Luckily for my wife—and even more so for me—I never actually checkered my living room carpet. But our world is itself checkered: it is filled with terrain of varying hardness, so that footstep loudness can vary considerably as a mover moves. In addition to soft terrain, another potential source of a silent step is the modulation of a mover’s step, perhaps purposely stepping lightly in order to not sprain an ankle on a crooked spot of ground, or perhaps adapting to the demands of a particular behavioral movement. Given the importance of human footstep sounds, we should expect that our auditory systems were selected to possess mechanisms capable of recognizing human gait sounds even when some footsteps are missing, and to “fill in” where the missing footsteps are, so that the footsteps are perceptually “felt” even if they are not heard.

If our auditory system can handle missed footsteps, then we should expect music—if it is “about” human movement—to tap into this ability with some frequency. Music should be able to “tell stories” of human movement in which some footsteps are inaudible, and be confident that the brain can handle it. Does music ever skip a beat? That is, does music ever not put a note on a beat?

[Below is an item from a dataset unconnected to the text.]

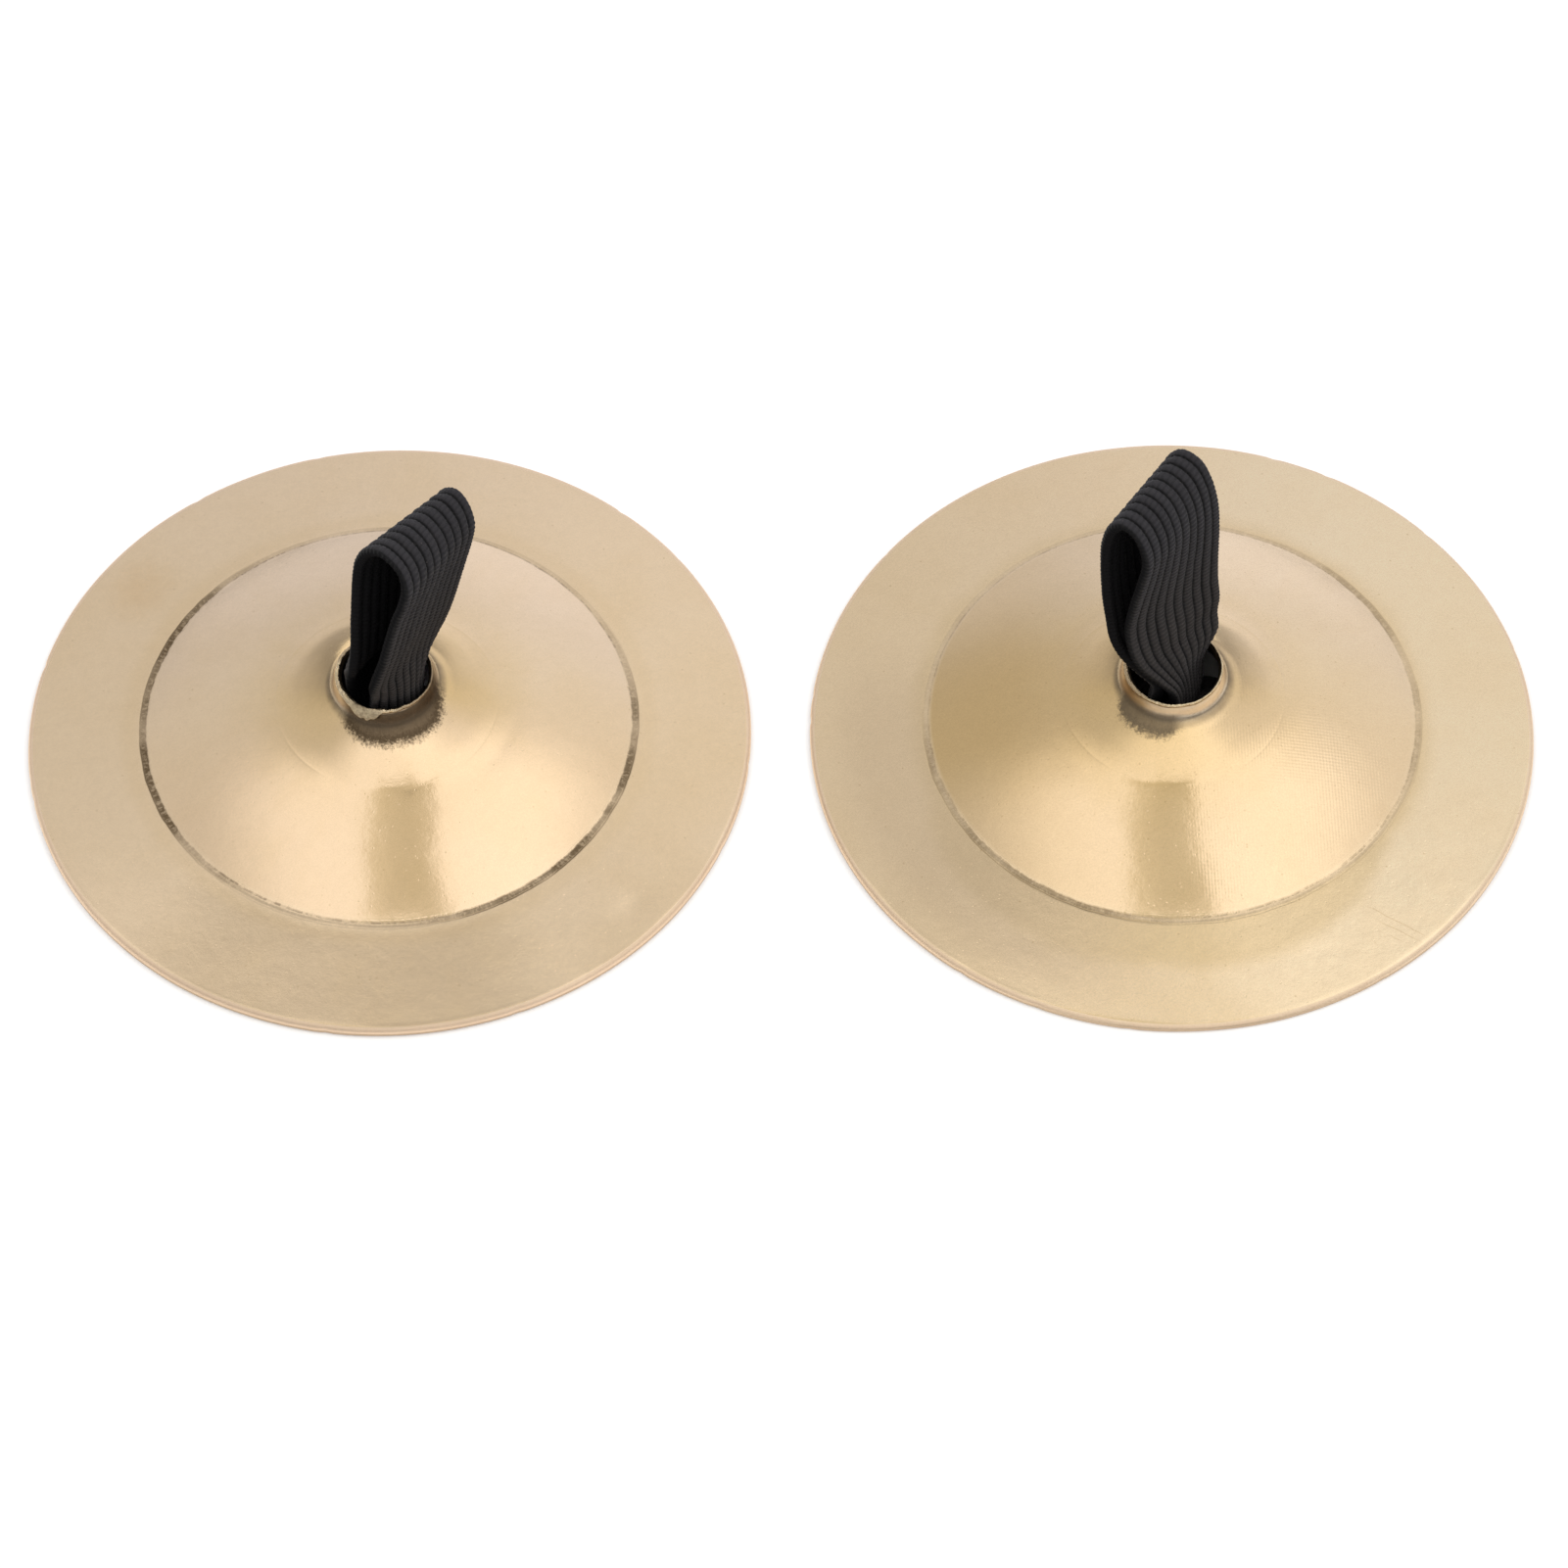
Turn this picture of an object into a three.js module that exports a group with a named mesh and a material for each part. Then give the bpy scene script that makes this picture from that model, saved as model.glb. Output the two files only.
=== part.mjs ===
// A pair of finger cymbals (zills), lying dome up side by side.
// Each cymbal is a pressed brass plate: a gently sloping flange, a crease, a low domed boss and an extruded neck.
// A flat corded elastic is doubled into a finger loop, passes down through the neck and is knotted in the
// hollow under the boss. Its two cut tails lie in the hollow.
// Millimetres, +Z up. The origin is on the table plane, midway between the two cymbals. +X runs from the left
// cymbal to the right one, and -Y is the player's side, the front.
import * as THREE from "three";

const { degToRad, lerp, clamp, smoothstep } = THREE.MathUtils;

// ---- driving dimensions ----------------------------------------------------
const PAIR_SPACING = 68.1; // distance between the two plate centres

const PLATE_R = 31.5; // outside radius of the plate
const PLATE_T = 0.8; // sheet thickness of flange and boss
const PLATE_FACETS = 60; // facets round each plate
const LAND_W = 0.55; // width of the flat striking land under the rim
const LAND_INSET = 0.15; // from the rim in to the land's outer edge
const CREASE_R = 21.2; // radius of the crease between flange and boss
const CREASE_Z = 2.2; // height of the crease's upper side
const LIP_R = 4.35; // outside radius of the neck's lip
const LIP_Z = 9.8; // height of the neck's lip
const LIP_T = 0.55; // sheet thickness at the lip
const THINNING_R = 9.5; // the sheet starts to thin towards the lip here
const THINNING_RUN = 5; // and reaches the lip's thickness this much further in

const BAND_W = 10.0; // width of the elastic
const BAND_T = 1.0; // thickness of the elastic
const NECK_HALF_W = 2.9; // half width of the gathered elastic at the neck
const GATHER_Z0 = 10.3; // the band starts to open out from its gathered width here
const GATHER_Z1 = 13.9; // and has its full width here
const LOOP_STATIONS = 46; // steps along the loop

const GAP = 0.3; // clearance from the knot to the legs and the tails
const LEGS_HALF_T = 1.15; // half thickness of the two legs together
const LEGS_Z1 = 8.5; // top of the legs
const KNOT_R = 6.3; // widest radius of the knot
const KNOT_Z0 = 0.45; // underside of the knot
const KNOT_Z1 = 5.0; // top of the knot
const KNOT_FACETS = 28; // facets round the knot
const TAIL_END = 13.4; // how far each tail reaches from the plate's axis
const TAIL_W = 8.6; // width of a tail

// Slope of the plate's upper surface from the crease in to the neck: [radius, degrees].
const SLOPES = [
  [CREASE_R, 23.0], [18.0, 19.4], [15.0, 15.7], [12.0, 12.0], [9.85, 11.0], [9.45, 23.6], [8.4, 24.8],
  [7.2, 26.0], [6.2, 28.5], [5.3, 32.0], [4.9, 41.0], [4.7, 60.0], [4.6, 78.0],
];

// Each loop: the direction of the band's width in degrees from +X, and the lines of its front and back edges as
// [along, sideways, height] points, from the left leg's foot over the top to the right leg's foot.
// Along is how far the band's middle has moved in the direction of its width, because the loop leans back as it
// rises. Sideways is at right angles to the band's width and points to the front right.
const LEFT = {
  azimuth: 43.7,
  front: [
    [0, -0.66, 9.6], [0.02, -0.37, 11.17], [0.31, 0.38, 12.79], [0.69, 0.63, 14.82], [1.15, 0.5, 17.1],
    [1.72, 0.1, 19.87], [2.26, -0.26, 22.3], [2.73, -0.51, 24.35], [3.18, -0.48, 26.16], [3.6, 0.23, 27.77],
    [3.87, 1.95, 28.88], [3.79, 4.18, 28.69], [3.47, 5.22, 27.48], [3.03, 5.23, 25.66], [2.48, 4.76, 23.36],
    [1.91, 4.35, 20.59], [1.3, 4.04, 17.8], [0.74, 3.42, 15.12], [0.26, 2.33, 12.48], [0.01, 1.09, 10.98],
    [0, 0.66, 9.6],
  ],
  back: [
    [0, -0.66, 9.6], [0.02, -0.62, 11.17], [0.31, -0.32, 13.19], [0.69, -0.12, 15.22], [1.15, -0.1, 17.3],
    [1.72, -0.2, 19.57], [2.26, -0.26, 21.7], [2.73, -0.46, 23.55], [3.18, -0.58, 25.26], [3.6, -0.37, 26.92],
    [3.87, 0.75, 27.88], [3.79, 2.03, 27.44], [3.47, 2.92, 26.18], [3.03, 2.98, 24.56], [2.48, 2.81, 22.46],
    [1.91, 2.65, 20.49], [1.3, 2.39, 18], [0.74, 1.92, 15.42], [0.26, 1.43, 12.98], [0.01, 0.84, 11.18],
    [0, 0.66, 9.6],
  ],
};
const RIGHT = {
  azimuth: 55.7,
  front: [
    [0, -0.66, 9.6], [0.02, -0.96, 11.37], [0.16, -2.26, 13.14], [0.36, -3.6, 15.59], [0.61, -4.37, 18.38],
    [0.91, -4.97, 21.48], [1.22, -5.33, 24.37], [1.44, -5.39, 26.59], [1.65, -4.98, 28.65], [1.78, -4.01, 29.74],
    [1.75, -2.8, 29.47], [1.61, -1.75, 28.21], [1.42, -1.32, 26.63], [1.13, -1.67, 23.71], [0.82, -2.16, 20.62],
    [0.54, -2.37, 17.69], [0.32, -1.62, 15.07], [0.14, -0.3, 12.96], [0.02, 0.69, 11.37], [0, 0.66, 9.6],
  ],
  back: [
    [0, -0.66, 9.6], [0.02, -0.81, 11.37], [0.16, -1.51, 13.34], [0.36, -2.45, 15.79], [0.61, -3.37, 18.38],
    [0.91, -4.22, 21.58], [1.22, -4.83, 24.67], [1.44, -5.04, 26.89], [1.65, -4.83, 28.75], [1.78, -3.81, 29.99],
    [1.75, -2.35, 29.82], [1.61, -1.25, 28.41], [1.42, -0.52, 26.43], [1.13, -0.02, 23.71], [0.82, 0.24, 20.62],
    [0.54, 0.53, 17.69], [0.32, 0.88, 15.27], [0.14, 1, 13.16], [0.02, 0.79, 11.37], [0, 0.66, 9.6],
  ],
};

// ---- materials -------------------------------------------------------------
const brass = () => new THREE.MeshStandardMaterial({ color: 0xd6b98a, roughness: 0.28, metalness: 1.0 });
const elastic = () => new THREE.MeshStandardMaterial({ color: 0x2b2829, roughness: 0.92, metalness: 0.0 });

// ---- helpers ---------------------------------------------------------------
const toVectors = (points) => points.map(([x, y]) => new THREE.Vector2(x, y));

// A profile of [radius, height] points turned round the Z axis.
function turned(profile, facets) {
  return new THREE.LatheGeometry(toVectors(profile), facets).rotateX(Math.PI / 2);
}

// ---- the plate -------------------------------------------------------------
// The boss's upper surface as [radius, height, slope], its height summed up from the mean slope of each step.
function bossSurface() {
  let z = CREASE_Z;
  return SLOPES.map(([radius, slope], i) => {
    if (i > 0) {
      const [outerRadius, outerSlope] = SLOPES[i - 1];
      z += (outerRadius - radius) * Math.tan(degToRad((outerSlope + slope) / 2));
    }
    return [radius, z, slope];
  });
}

// The point of the underside that lies square below a point of the boss's upper surface.
function undersidePoint([radius, z, slope]) {
  const thinned = clamp((THINNING_R - radius) / THINNING_RUN, 0, 1);
  const thickness = lerp(PLATE_T, LIP_T, thinned);
  const angle = degToRad(slope);
  return [radius - thickness * Math.sin(angle), z - thickness * Math.cos(angle)];
}

// The closed section: from the rim over the top to the lip, then back out along the underside.
function plateProfile() {
  const boss = bossSurface();
  const flangeGradient = (CREASE_Z - PLATE_T) / (PLATE_R - CREASE_R);
  const flangePoint = (radius, drop = 0) => [radius, PLATE_T + (PLATE_R - radius) * flangeGradient - drop];
  const rimBottom = [PLATE_R, 0.36];
  const landOuterR = PLATE_R - LAND_INSET;
  const boreR = LIP_R - LIP_T;

  return [
    // rim and flange
    rimBottom, [PLATE_R, 0.52], [PLATE_R - 0.08, 0.68], flangePoint(PLATE_R - 0.28),
    flangePoint(CREASE_R + 0.7), flangePoint(CREASE_R + 0.25, 0.06),
    // boss
    ...boss.map(([radius, z]) => [radius, z]),
    // lip, outside then inside
    [LIP_R + 0.08, LIP_Z - 0.22], [LIP_R, LIP_Z - 0.08], [LIP_R - 0.1, LIP_Z],
    [boreR + 0.05, LIP_Z], [boreR, LIP_Z - 0.15], [boreR, LIP_Z - 0.42],
    // underside of the boss, with its own corner at the crease
    ...boss.slice(1).reverse().map(undersidePoint),
    [CREASE_R - 0.15, CREASE_Z - PLATE_T - 0.02],
    // striking land
    [landOuterR - LAND_W, 0], [landOuterR, 0], [PLATE_R - 0.03, 0.14],
    rimBottom,
  ];
}

// ---- the elastic -----------------------------------------------------------
// In the strap's own frame X runs along the band's width, towards its back edge.

// Evenly spaced points along a smooth curve through an edge line's points.
function spacedAlong(line) {
  const points = line.map((point) => new THREE.Vector3(...point));
  return new THREE.CatmullRomCurve3(points, false, "centripetal").getSpacedPoints(LOOP_STATIONS);
}

// Half width of the band at a height: gathered at the neck, full width above.
function halfWidth(z) {
  return lerp(NECK_HALF_W, BAND_W / 2, smoothstep(z, GATHER_Z0, GATHER_Z1));
}

// The finger loop: a flat bar bent over from one leg to the other, each edge on its own line.
function loopGeometry({ front, back }) {
  const frontEdge = spacedAlong(front);
  const backEdge = spacedAlong(back);
  // across: -1 at the front edge, +1 at the back edge
  const pointAt = (station, across) =>
    new THREE.Vector3().lerpVectors(frontEdge[station], backEdge[station], (across + 1) / 2);

  // The box is 2 across and 2 thick, so its x and y run from -1 to +1, and is one unit long per station.
  const geometry = new THREE.BoxGeometry(2, 2, LOOP_STATIONS, 2, 1, LOOP_STATIONS);
  const position = geometry.attributes.position;
  for (let i = 0; i < position.count; i++) {
    const across = position.getX(i);
    const face = position.getY(i); // +1 on the outer face, -1 on the inner
    const station = Math.round(position.getZ(i) + LOOP_STATIONS / 2);
    const middle = pointAt(station, across);
    const next = pointAt(Math.min(station + 1, LOOP_STATIONS), across);
    const previous = pointAt(Math.max(station - 1, 0), across);
    const run = next.sub(previous).setX(0).normalize();
    const offset = (face * BAND_T) / 2;
    position.setXYZ(
      i,
      middle.x + across * halfWidth(middle.z),
      run.z * offset - middle.y, // sideways points along -Y
      middle.z + run.y * offset,
    );
  }
  return geometry;
}

// The two legs pressed together, a round-ended bar rising from the knot into the neck.
function legsGeometry() {
  const bottom = KNOT_Z1 + GAP;
  const radius = LEGS_HALF_T;
  const endX = NECK_HALF_W - radius; // centre of each round end
  const quarter = Math.PI / 2;
  const section = new THREE.Shape();
  section.moveTo(-endX, -radius);
  section.lineTo(endX, -radius);
  section.absarc(endX, 0, radius, -quarter, quarter, false);
  section.lineTo(-endX, radius);
  section.absarc(-endX, 0, radius, quarter, 3 * quarter, false);
  const options = { depth: LEGS_Z1 - bottom, bevelEnabled: false, curveSegments: 8 };
  return new THREE.ExtrudeGeometry(section, options).translate(0, 0, bottom);
}

// The knot: a round mound, widest low down and narrowing upwards.
function knotGeometry() {
  // [share of KNOT_R, height]
  const outline = [
    [0, KNOT_Z0], [0.68, KNOT_Z0], [0.9, 0.85], [1.0, 1.6], [1.0, 2.3], [0.9, 3.2], [0.76, 4.1],
    [0.57, 4.75], [0.35, KNOT_Z1], [0, KNOT_Z1],
  ];
  return turned(outline.map(([share, z]) => [share * KNOT_R, z]), KNOT_FACETS);
}

// A cut tail, drooping away from the knot's side. Direction +1 lays it along +Y, -1 along -Y.
function tailGeometry(direction) {
  const start = KNOT_R + GAP;
  // [distance from the axis, height]
  const top = [
    [start, 2.75], [start + 1.4, 2.55], [start + 3.4, 2.05], [TAIL_END - 1.4, 1.75], [TAIL_END, 1.65],
  ];
  const bottom = top.map(([distance, z]) => [distance, z - BAND_T]).reverse();
  const section = new THREE.Shape(toVectors([...top, ...bottom]));
  return new THREE.ExtrudeGeometry(section, { depth: TAIL_W, bevelEnabled: false })
    .translate(0, 0, -TAIL_W / 2)
    .rotateX(Math.PI / 2)
    .rotateZ((direction * Math.PI) / 2);
}

// ---- the pair --------------------------------------------------------------
function namedMesh(name, geometry, material) {
  const mesh = new THREE.Mesh(geometry, material);
  mesh.name = name;
  return mesh;
}

function strapGroup(side, strap) {
  const group = new THREE.Group();
  group.rotation.z = degToRad(strap.azimuth);
  const sections = {
    finger_loop: loopGeometry(strap),
    strap_legs: legsGeometry(),
    strap_knot: knotGeometry(),
    strap_tail_a: tailGeometry(1),
    strap_tail_b: tailGeometry(-1),
  };
  for (const [name, geometry] of Object.entries(sections)) {
    group.add(namedMesh(`${side}_${name}`, geometry, elastic()));
  }
  return group;
}

function cymbal(side, centreX, strap) {
  const group = new THREE.Group();
  group.position.x = centreX;
  group.add(
    namedMesh(`${side}_cymbal_plate`, turned(plateProfile(), PLATE_FACETS), brass()),
    strapGroup(side, strap),
  );
  return group;
}

const fingerCymbals = new THREE.Group();
fingerCymbals.add(
  cymbal("left", -PAIR_SPACING / 2, LEFT),
  cymbal("right", PAIR_SPACING / 2, RIGHT),
);

export default fingerCymbals;
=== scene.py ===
"""Looks of a pair of finger cymbals: pressed brass plates with a drawn neck, each on a knotted
loop of corded elastic.

The plates lie rim down on the floor at z = 0, necks up, and the viewer is towards -Y.
Lengths are in millimetres in each cymbal's own axes, and become metres when a mesh is made.
Bearings are in degrees anticlockwise from +X, so 270 faces the viewer. The stage is in metres.
"""
import math

import bpy
import numpy as np
from mathutils import Matrix, Vector


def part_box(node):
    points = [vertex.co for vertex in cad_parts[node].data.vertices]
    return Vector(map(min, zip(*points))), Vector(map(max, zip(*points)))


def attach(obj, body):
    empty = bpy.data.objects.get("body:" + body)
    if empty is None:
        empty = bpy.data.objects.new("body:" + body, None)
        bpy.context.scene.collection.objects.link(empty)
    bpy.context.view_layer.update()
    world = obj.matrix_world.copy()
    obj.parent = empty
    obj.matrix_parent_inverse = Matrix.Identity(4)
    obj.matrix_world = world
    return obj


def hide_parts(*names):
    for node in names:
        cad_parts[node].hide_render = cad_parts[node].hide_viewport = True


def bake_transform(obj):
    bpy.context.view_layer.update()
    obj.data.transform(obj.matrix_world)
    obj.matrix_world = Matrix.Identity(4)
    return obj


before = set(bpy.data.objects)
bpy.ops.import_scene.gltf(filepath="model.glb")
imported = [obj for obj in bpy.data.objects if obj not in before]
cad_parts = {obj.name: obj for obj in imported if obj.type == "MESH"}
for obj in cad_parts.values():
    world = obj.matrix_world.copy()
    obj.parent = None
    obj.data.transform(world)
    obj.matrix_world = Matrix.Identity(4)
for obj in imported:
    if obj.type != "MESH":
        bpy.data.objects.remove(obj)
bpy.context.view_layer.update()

MM = 0.001
SIDES = ("left", "right")

# level and upright parts of the camera's line of sight
SIGHT_LEVEL, SIGHT_DROP = 0.5873, 0.8094


# ---------------------------------------------------------------- noise and meshes
def smoothstep(x, low, high):
    share = np.clip((np.asarray(x, float) - low) / (high - low), 0, 1)
    return share * share * (3 - 2 * share)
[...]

Of course. The simplest cases occur when a sequence of notes on the beat suddenly fails to continue at the next beat. This happens, for example, in “Row, Row, Row Your Boat,” when each “row” is on the beat, and then the beat just after “stream” does not get a note. But music is happy to skip beats in more complex ways. For example, in a rhythm like that shown in Figure 20, the first beat gets a note, but all the subsequent beats do not. In spite of the fact that only the first beat gets a note, you feel the beat occurring on all the subsequent skipped beats. Or the subsequent notes may be perceived to be off-beat notes, not notes on the beat. Music skips beats and humans miss footsteps—and in each case our auditory system is able to perceptually insert the missing beat or footstep where it belongs. That’s what we expect from music if beats are footsteps.